In a manner similar to the earlier stories in Chumash, the story of God choosing Avraham Avinu is first introduced, and not by chance, by tracing his genealogy back ten generations - so that it will begin with Shem - the son of Noach! The thematic connection to "shem" becomes obvious.
From this perspective, the story of Migdal Bavel should not be viewed as just another event that took place - so that we know how and when the development of language began. Rather, this story 'sets the stage' for God's choice of Avraham Avinu, for it will become the destiny of Avraham, the primary descendent of toldot Shem, to bring God's Name back into the history of civilization; to 'fix' the error of civilization at Migdal Bavel!
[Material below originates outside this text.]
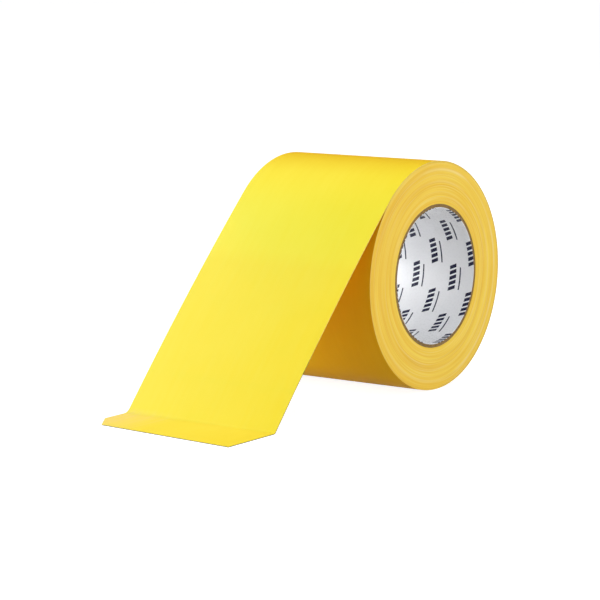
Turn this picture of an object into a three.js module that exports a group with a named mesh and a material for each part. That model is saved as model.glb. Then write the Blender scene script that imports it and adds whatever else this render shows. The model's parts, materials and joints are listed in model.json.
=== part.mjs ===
// A wide roll of cloth-backed adhesive tape on a three inch paper core. Its free end is drawn off the roll,
// slopes down to the surface that the roll stands on, and ends in a tab that lies flat there.
//
// Millimetres. +X runs along the axis of the roll, the free tape runs towards -Y, and +Z is up.
// The origin is on the surface, straight below the middle of the roll.

import * as THREE from 'three';

// Roll
const TAPE_WIDTH = 100;
const WOUND_RADIUS = 64.1; // from the axis to the flats of the wound tape
const ROLL_SIDES = 64; // the roll rests on one of these flats

// Core, from the bore outwards
const BORE_RADIUS = 38.1; // half of three inches
const LINER_THICKNESS = 0.25;
const PLY_THICKNESS = 0.62;
const PLY_NAMES = ['inner', 'middle', 'outer'];
const GLUE_LINE = 0.02; // between neighbouring plies of the core

// Tape, from the adhesive side outwards
const ADHESIVE_THICKNESS = 0.08;
const LAYER_GAP = 0.01;
const BACKING_THICKNESS = 0.22;
const TAPE_THICKNESS = ADHESIVE_THICKNESS + LAYER_GAP + BACKING_THICKNESS;

// Outermost lap: the part of it beside the line where the tape leaves the roll.
// Angles round the roll are in degrees from +Y, rising towards +Z.
const PEEL_ANGLE = 134.2;
const OUTER_LAP_ARC = 64;
const OUTER_LAP_STEPS = 32;
const LAP_CLEARANCE = 0.1; // lets the roll turn under its outermost lap

// Free tape: a shallow arc from the peel line down to the surface. Slopes are in degrees below level.
const PEEL_SLOPE = PEEL_ANGLE - 90;
const LANDING_SLOPE = 48.9;
const SPAN_NAMES = ['upper', 'middle', 'lower'];
const SPAN_STEPS = 6;
const JOINT_GAP = 0.3; // left at each end of a piece that turns

// End tab, measured from the crease. One corner of the cut end is clipped.
const TAB_NEAR_LENGTH = 38.5;
const TAB_FAR_LENGTH = 32.4;
const CLIPPED_WIDTH = 10;
const CLIPPED_LENGTH = 14;

// Colours and roughness of the five materials
const LINER = { color: 0xd9dbe2, roughness: 0.35 };
const KRAFT = { color: 0x96733c, roughness: 0.9 };
const WOUND = { color: 0xe6b84a, roughness: 0.55 };
const BACKING = { color: 0xf5e22f, roughness: 0.45 };
const ADHESIVE = { color: 0xe8d58a, roughness: 0.7 };

const radians = THREE.MathUtils.degToRad;

// The corners of the wound roll stand a little further out than its flats
const woundCorner = WOUND_RADIUS / Math.cos(Math.PI / ROLL_SIDES);
const lapInnerRadius = woundCorner + LAP_CLEARANCE;

// The free tape's underside is an arc of this radius, which reaches the surface at the landing slope
const peelHeight = WOUND_RADIUS + lapInnerRadius * Math.sin(radians(PEEL_ANGLE));
const arcRadius = peelHeight / (Math.cos(radians(PEEL_SLOPE)) - Math.cos(radians(LANDING_SLOPE)));
const arcLength = arcRadius * radians(LANDING_SLOPE - PEEL_SLOPE);

// A point of the outermost lap, as (y, z), at an angle round the roll and a height above its inner face
function outerLapPoint(angle, height) {
  const radius = lapInnerRadius + height;
  const y = radius * Math.cos(radians(angle));
  const z = WOUND_RADIUS + radius * Math.sin(radians(angle));
  return new THREE.Vector2(y, z);
}

// A point of the free tape, as (y, z), at a distance from the peel line and a height above its underside
function freeTapePoint(distance, height) {
  const peel = outerLapPoint(PEEL_ANGLE, 0);
  const start = radians(PEEL_SLOPE);
  const slope = start + distance / arcRadius;
  const y = peel.x - arcRadius * (Math.sin(slope) - Math.sin(start)) - height * Math.sin(slope);
  const z = peel.y - arcRadius * (Math.cos(start) - Math.cos(slope)) + height * Math.cos(slope);
  return new THREE.Vector2(y, z);
}

// Where the upper faces of the sloping tape and of the tab meet, as a distance along Y
function creasePosition() {
  const landing = freeTapePoint(arcLength, 0);
  return landing.x - TAPE_THICKNESS * Math.tan(radians(LANDING_SLOPE / 2));
}

function addNode(parent, name, geometry, finish) {
  const material = new THREE.MeshStandardMaterial({ ...finish, metalness: 0 });
  const mesh = new THREE.Mesh(geometry, material);
  mesh.name = name;
  parent.add(mesh);
}

// A ring round the lathe's own axis, with flats at the given radii
function ringGeometry(innerRadius, outerRadius) {
  const toCorner = 1 / Math.cos(Math.PI / ROLL_SIDES);
  const inner = innerRadius * toCorner;
  const outer = outerRadius * toCorner;
  const end = TAPE_WIDTH / 2;
  const profile = [
    new THREE.Vector2(inner, -end),
    new THREE.Vector2(outer, -end),
    new THREE.Vector2(outer, end),
    new THREE.Vector2(inner, end),
    new THREE.Vector2(inner, -end),
  ];
  const halfSide = Math.PI / ROLL_SIDES;
  return new THREE.LatheGeometry(profile, ROLL_SIDES, halfSide, 2 * Math.PI);
}

// A strip as wide as the tape whose section lies between two heights above the line that pointAt follows
function stripGeometry(pointAt, from, to, steps, lowHeight, highHeight) {
  const stations = Array.from({ length: steps + 1 }, (_, i) => THREE.MathUtils.lerp(from, to, i / steps));
  const lowSide = stations.map((station) => pointAt(station, lowHeight));
  const highSide = stations.map((station) => pointAt(station, highHeight));
  const section = new THREE.Shape([...lowSide, ...highSide.reverse()]);
  const geometry = new THREE.ExtrudeGeometry(section, { depth: TAPE_WIDTH, bevelEnabled: false });
  return geometry.translate(0, 0, -TAPE_WIDTH / 2);
}

// Both layers of a stretch of tape: adhesive below, backing above
function addStrip(parent, name, pointAt, from, to, steps) {
  const backingFoot = ADHESIVE_THICKNESS + LAYER_GAP;
  const adhesive = stripGeometry(pointAt, from, to, steps, 0, ADHESIVE_THICKNESS);
  const backing = stripGeometry(pointAt, from, to, steps, backingFoot, TAPE_THICKNESS);
  addNode(parent, `${name}_adhesive`, adhesive, ADHESIVE);
  addNode(parent, `${name}_backing`, backing, BACKING);
}

// The core's plies and the wound tape, all turning together about the axis of the roll
function buildRoll() {
  const roll = new THREE.Group();
  roll.position.z = WOUND_RADIUS;
  roll.rotation.z = -Math.PI / 2; // the lathe's axis becomes X
  let radius = BORE_RADIUS;
  addNode(roll, 'core_liner', ringGeometry(radius, radius + LINER_THICKNESS), LINER);
  radius += LINER_THICKNESS + GLUE_LINE;
  for (const name of PLY_NAMES) {
    addNode(roll, `core_ply_${name}`, ringGeometry(radius, radius + PLY_THICKNESS), KRAFT);
    radius += PLY_THICKNESS + GLUE_LINE;
  }
  addNode(roll, 'wound_tape', ringGeometry(radius, WOUND_RADIUS), WOUND);
  return roll;
}

// The stretches of tape that have a constant section along X
function buildStrips() {
  const strips = new THREE.Group();
  const alongY = new THREE.Vector3(0, 1, 0);
  const alongZ = new THREE.Vector3(0, 0, 1);
  const alongX = new THREE.Vector3(1, 0, 0);
  const sectionToWorld = new THREE.Matrix4().makeBasis(alongY, alongZ, alongX);
  strips.quaternion.setFromRotationMatrix(sectionToWorld);

  const gapAngle = THREE.MathUtils.radToDeg(JOINT_GAP / lapInnerRadius);
  const lapEnd = PEEL_ANGLE - gapAngle;
  addStrip(strips, 'outer_lap', outerLapPoint, PEEL_ANGLE - OUTER_LAP_ARC, lapEnd, OUTER_LAP_STEPS);

  const spanLength = arcLength / SPAN_NAMES.length;
  SPAN_NAMES.forEach((name, i) => {
    const from = i * spanLength + JOINT_GAP;
    const to = (i + 1) * spanLength - JOINT_GAP;
    addStrip(strips, `tail_${name}`, freeTapePoint, from, to, SPAN_STEPS);
  });
  return strips;
}

// The flat tab at the cut end. Its end is cut a little out of square, and its far corner is clipped.
function buildEndTab() {
  const crease = creasePosition();
  const side = TAPE_WIDTH / 2;
  const outline = new THREE.Shape([
    new THREE.Vector2(side, crease - JOINT_GAP),
    new THREE.Vector2(-side, crease - JOINT_GAP),
    new THREE.Vector2(-side, crease - TAB_FAR_LENGTH + CLIPPED_LENGTH),
    new THREE.Vector2(-side + CLIPPED_WIDTH, crease - TAB_FAR_LENGTH),
    new THREE.Vector2(side, crease - TAB_NEAR_LENGTH),
  ]);
  const layer = (thickness) => new THREE.ExtrudeGeometry(outline, { depth: thickness, bevelEnabled: false });
  const tab = new THREE.Group();
  const backingLevel = new THREE.Group();
  backingLevel.position.z = ADHESIVE_THICKNESS + LAYER_GAP;
  addNode(tab, 'end_tab_adhesive', layer(ADHESIVE_THICKNESS), ADHESIVE);
  addNode(backingLevel, 'end_tab_backing', layer(BACKING_THICKNESS), BACKING);
  tab.add(backingLevel);
  return tab;
}

const tapeRoll = new THREE.Group();
tapeRoll.add(buildRoll());
tapeRoll.add(buildStrips());
tapeRoll.add(buildEndTab());

export default tapeRoll;
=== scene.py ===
import json
import math
import random

import bmesh
import bpy
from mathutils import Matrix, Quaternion, Vector


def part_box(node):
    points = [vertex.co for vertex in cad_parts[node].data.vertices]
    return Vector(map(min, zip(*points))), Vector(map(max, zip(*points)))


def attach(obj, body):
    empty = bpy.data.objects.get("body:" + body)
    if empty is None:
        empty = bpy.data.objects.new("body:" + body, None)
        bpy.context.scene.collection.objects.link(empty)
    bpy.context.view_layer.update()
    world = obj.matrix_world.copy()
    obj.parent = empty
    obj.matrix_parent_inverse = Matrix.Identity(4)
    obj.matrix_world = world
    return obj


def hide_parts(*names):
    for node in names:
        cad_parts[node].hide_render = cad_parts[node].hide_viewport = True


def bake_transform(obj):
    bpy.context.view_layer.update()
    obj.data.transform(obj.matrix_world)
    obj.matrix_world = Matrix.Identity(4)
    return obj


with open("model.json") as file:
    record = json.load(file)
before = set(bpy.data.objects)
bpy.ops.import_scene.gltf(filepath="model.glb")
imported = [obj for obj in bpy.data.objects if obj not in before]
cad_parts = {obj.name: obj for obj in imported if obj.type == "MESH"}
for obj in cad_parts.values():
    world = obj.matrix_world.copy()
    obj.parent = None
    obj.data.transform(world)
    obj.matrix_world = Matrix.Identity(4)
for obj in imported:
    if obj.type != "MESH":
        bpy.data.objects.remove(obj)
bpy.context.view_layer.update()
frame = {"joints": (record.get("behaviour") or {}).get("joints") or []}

# A wide roll of yellow cloth tape on a three inch paper core. Its free end slopes down to the floor and ends
# in a flat tab. Metres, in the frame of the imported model: +X along the axis of the roll, the free tape runs
# towards -Y, and +Z is up. Angles round the roll are from +Y towards +Z.
MM = 0.001

# --------------------------------------------------------------------------------------------------
# Sizes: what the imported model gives, then the few that it has no name for
# --------------------------------------------------------------------------------------------------

joints = {joint["name"]: joint for joint in frame["joints"]}


def pivot(name):
    return Vector(joints[name]["pos_m"])


def half_height(node):
    low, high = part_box(node)
    return (high.z - low.z) / 2


axis = pivot("roll_spin")
peel_top = pivot("tail_lift")
crease_top = pivot("tab_fold")
half_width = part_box("wound_tape")[1].x
wound_radius = half_height("wound_tape")
adhesive_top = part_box("end_tab_adhesive")[1].z
film_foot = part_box("end_tab_backing")[0].z
film_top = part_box("end_tab_backing")[1].z

LINER_THICKNESS = 0.25 * MM
PLY_THICKNESS = 0.62 * MM
PLY_NAMES = ("inner", "middle", "outer")
GLUE_LINE = 0.02 * MM
bore_radius = half_height("core_liner") - LINER_THICKNESS
LAP_ARC = math.radians(62)  # of the outermost lap that is made as part of the strip
TAB_NEAR_LENGTH = 38.5 * MM
TAB_FAR_LENGTH = 32.4 * MM
CLIPPED_WIDTH = 10 * MM
CLIPPED_LENGTH = 14 * MM
NEAR_BEND_RADIUS = 2.2 * MM  # of the crease, on the underside
FAR_BEND_RADIUS = 6 * MM

# The free tape's underside is one shallow arc. It leaves the roll along a tangent and passes the crease.
peel_angle = math.atan2(peel_top.z - axis.z, peel_top.y)
peel_radius = math.hypot(peel_top.y, peel_top.z - axis.z) - film_top
peel_height = axis.z + peel_radius * math.sin(peel_angle)
peel_slope = peel_angle - math.pi / 2
chord_slope = math.atan2(peel_top.z - crease_top.z, peel_top.y - crease_top.y)
landing_slope = 2 * chord_slope - peel_slope
arc_radius = peel_height / (math.cos(peel_slope) - math.cos(landing_slope))
tape_to_crease = arc_radius * (landing_slope - peel_slope)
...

Therefore, it should come as no surprise to us that upon his arrival in Eretz Canaan, the Torah informs us of how Avraham Avinu ascends to Bet-El and builds a mizbeiach where he 'calls out in God's Name':
"And Avraham came to the Land, to Shechem... and God spoke to him saying: 'To your offspring I have given this Land'... and Avraham traveled from there towards the mountain range to the east of Bet-el... and he built there an altar - and CALLED OUT IN THE NAME OF GOD" [See 12:8 (and Ramban), compare 4:26).
Similarly, it should not surprise us that when the prophet Isaiah describes the 'messianic age' (see Isaiah 2:1-5) - he speaks of unity of mankind:
- when all nations will gather together once again, but this time to climb the mountain of God (not a valley)
- arriving at the city of Jerusalem - to its special tower - i.e. the Bet ha-Mikdash - 'the place that God has chosen for His Name to dwell there' [see Devarim 12:5-12]
- thus rectifying the events that took place at Migdal Bavel.
And when the prophet Tzefania describes ultimate redemption, we find once again an allusion to Migdal Bavel:
"ki az ehpoch el amim safa brura, likro chulam be-shem Hashem le-ovdo shchem echad". (see 3:9)
In the shiur on Parshat Lech Lecha we will continue this discussion, as we will discuss in greater detail the purpose for God's choice of Avraham Avinu.